===== Material provided =====

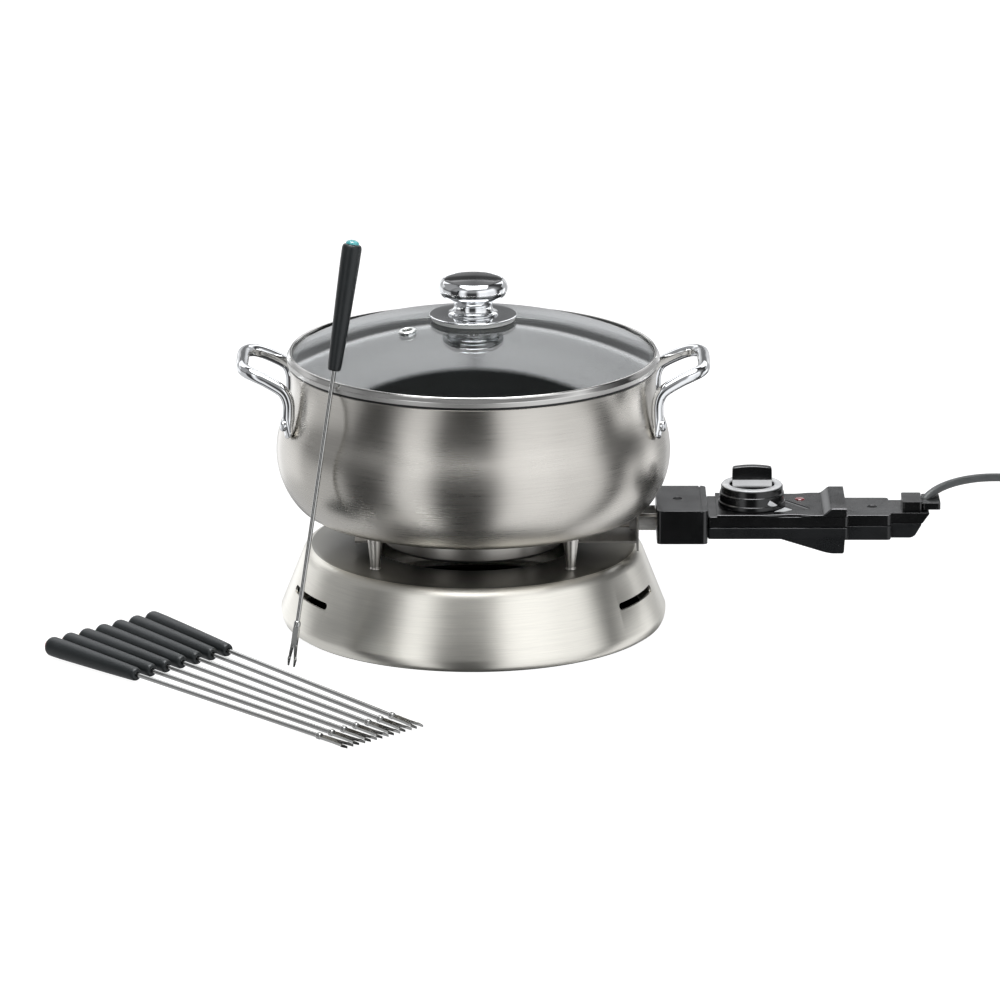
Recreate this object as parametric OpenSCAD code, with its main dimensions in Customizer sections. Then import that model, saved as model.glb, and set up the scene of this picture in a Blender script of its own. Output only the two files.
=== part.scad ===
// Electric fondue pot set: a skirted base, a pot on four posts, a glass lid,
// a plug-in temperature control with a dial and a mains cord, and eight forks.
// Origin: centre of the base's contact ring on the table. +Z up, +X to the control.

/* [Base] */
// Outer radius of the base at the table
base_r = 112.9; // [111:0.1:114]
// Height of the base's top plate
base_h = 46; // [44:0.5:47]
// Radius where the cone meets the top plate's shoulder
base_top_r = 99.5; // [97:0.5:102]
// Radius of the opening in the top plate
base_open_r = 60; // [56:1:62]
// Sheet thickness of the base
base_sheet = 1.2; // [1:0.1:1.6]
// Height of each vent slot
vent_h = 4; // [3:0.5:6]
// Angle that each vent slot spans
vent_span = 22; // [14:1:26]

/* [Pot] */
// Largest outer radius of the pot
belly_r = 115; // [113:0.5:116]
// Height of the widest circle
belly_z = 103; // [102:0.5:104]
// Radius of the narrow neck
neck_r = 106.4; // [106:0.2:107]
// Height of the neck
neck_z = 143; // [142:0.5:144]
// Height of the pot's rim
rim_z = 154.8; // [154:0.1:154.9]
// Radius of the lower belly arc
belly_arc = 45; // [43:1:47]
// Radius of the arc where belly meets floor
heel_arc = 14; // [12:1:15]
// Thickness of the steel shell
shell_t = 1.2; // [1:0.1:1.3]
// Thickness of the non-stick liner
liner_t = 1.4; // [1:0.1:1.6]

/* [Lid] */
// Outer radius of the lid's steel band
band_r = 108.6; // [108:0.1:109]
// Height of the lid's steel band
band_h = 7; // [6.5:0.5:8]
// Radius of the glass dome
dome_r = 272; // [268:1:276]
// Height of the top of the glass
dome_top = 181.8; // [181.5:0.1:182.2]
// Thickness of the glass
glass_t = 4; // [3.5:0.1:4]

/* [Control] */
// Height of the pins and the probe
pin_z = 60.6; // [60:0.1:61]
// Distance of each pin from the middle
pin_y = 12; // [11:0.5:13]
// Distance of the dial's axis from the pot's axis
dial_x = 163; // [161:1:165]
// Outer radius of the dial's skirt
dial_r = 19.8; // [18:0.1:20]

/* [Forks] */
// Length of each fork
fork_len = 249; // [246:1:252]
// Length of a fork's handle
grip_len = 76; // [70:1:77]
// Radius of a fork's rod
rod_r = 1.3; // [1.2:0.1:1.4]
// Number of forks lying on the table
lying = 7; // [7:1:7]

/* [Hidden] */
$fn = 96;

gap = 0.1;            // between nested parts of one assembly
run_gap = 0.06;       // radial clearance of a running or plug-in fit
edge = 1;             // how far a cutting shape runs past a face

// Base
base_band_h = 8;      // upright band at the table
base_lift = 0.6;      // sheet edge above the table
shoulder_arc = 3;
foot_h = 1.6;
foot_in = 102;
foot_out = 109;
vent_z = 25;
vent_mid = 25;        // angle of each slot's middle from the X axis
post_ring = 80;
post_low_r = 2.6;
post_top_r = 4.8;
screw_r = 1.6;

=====

Problem statement -
Reproduce every line of the material above exactly.

Result of the task -
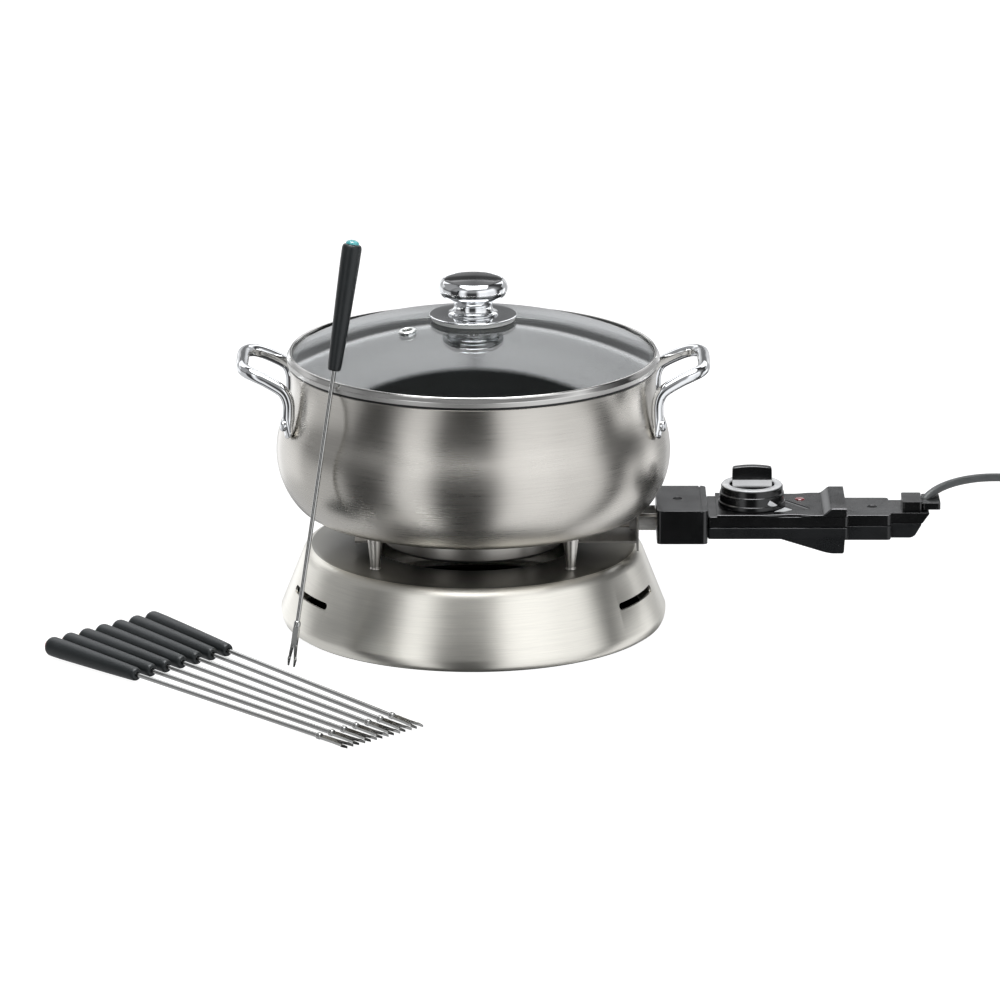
Recreate this object as parametric OpenSCAD code, with its main dimensions in Customizer sections. Then import that model, saved as model.glb, and set up the scene of this picture in a Blender script of its own. Output only the two files.
=== part.scad ===
// Electric fondue pot set: a skirted base, a pot on four posts, a glass lid,
// a plug-in temperature control with a dial and a mains cord, and eight forks.
// Origin: centre of the base's contact ring on the table. +Z up, +X to the control.

/* [Base] */
// Outer radius of the base at the table
base_r = 112.9; // [111:0.1:114]
// Height of the base's top plate
base_h = 46; // [44:0.5:47]
// Radius where the cone meets the top plate's shoulder
base_top_r = 99.5; // [97:0.5:102]
// Radius of the opening in the top plate
base_open_r = 60; // [56:1:62]
// Sheet thickness of the base
base_sheet = 1.2; // [1:0.1:1.6]
// Height of each vent slot
vent_h = 4; // [3:0.5:6]
// Angle that each vent slot spans
vent_span = 22; // [14:1:26]

/* [Pot] */
// Largest outer radius of the pot
belly_r = 115; // [113:0.5:116]
// Height of the widest circle
belly_z = 103; // [102:0.5:104]
// Radius of the narrow neck
neck_r = 106.4; // [106:0.2:107]
// Height of the neck
neck_z = 143; // [142:0.5:144]
// Height of the pot's rim
rim_z = 154.8; // [154:0.1:154.9]
// Radius of the lower belly arc
belly_arc = 45; // [43:1:47]
// Radius of the arc where belly meets floor
heel_arc = 14; // [12:1:15]
// Thickness of the steel shell
shell_t = 1.2; // [1:0.1:1.3]
// Thickness of the non-stick liner
liner_t = 1.4; // [1:0.1:1.6]

/* [Lid] */
// Outer radius of the lid's steel band
band_r = 108.6; // [108:0.1:109]
// Height of the lid's steel band
band_h = 7; // [6.5:0.5:8]
// Radius of the glass dome
dome_r = 272; // [268:1:276]
// Height of the top of the glass
dome_top = 181.8; // [181.5:0.1:182.2]
// Thickness of the glass
glass_t = 4; // [3.5:0.1:4]

/* [Control] */
// Height of the pins and the probe
pin_z = 60.6; // [60:0.1:61]
// Distance of each pin from the middle
pin_y = 12; // [11:0.5:13]
// Distance of the dial's axis from the pot's axis
dial_x = 163; // [161:1:165]
// Outer radius of the dial's skirt
dial_r = 19.8; // [18:0.1:20]

/* [Forks] */
// Length of each fork
fork_len = 249; // [246:1:252]
// Length of a fork's handle
grip_len = 76; // [70:1:77]
// Radius of a fork's rod
rod_r = 1.3; // [1.2:0.1:1.4]
// Number of forks lying on the table
lying = 7; // [7:1:7]

/* [Hidden] */
$fn = 96;

gap = 0.1;            // between nested parts of one assembly
run_gap = 0.06;       // radial clearance of a running or plug-in fit
edge = 1;             // how far a cutting shape runs past a face

// Base
base_band_h = 8;      // upright band at the table
base_lift = 0.6;      // sheet edge above the table
shoulder_arc = 3;
foot_h = 1.6;
foot_in = 102;
foot_out = 109;
vent_z = 25;
vent_mid = 25;        // angle of each slot's middle from the X axis
post_ring = 80;
post_low_r = 2.6;
post_top_r = 4.8;
screw_r = 1.6;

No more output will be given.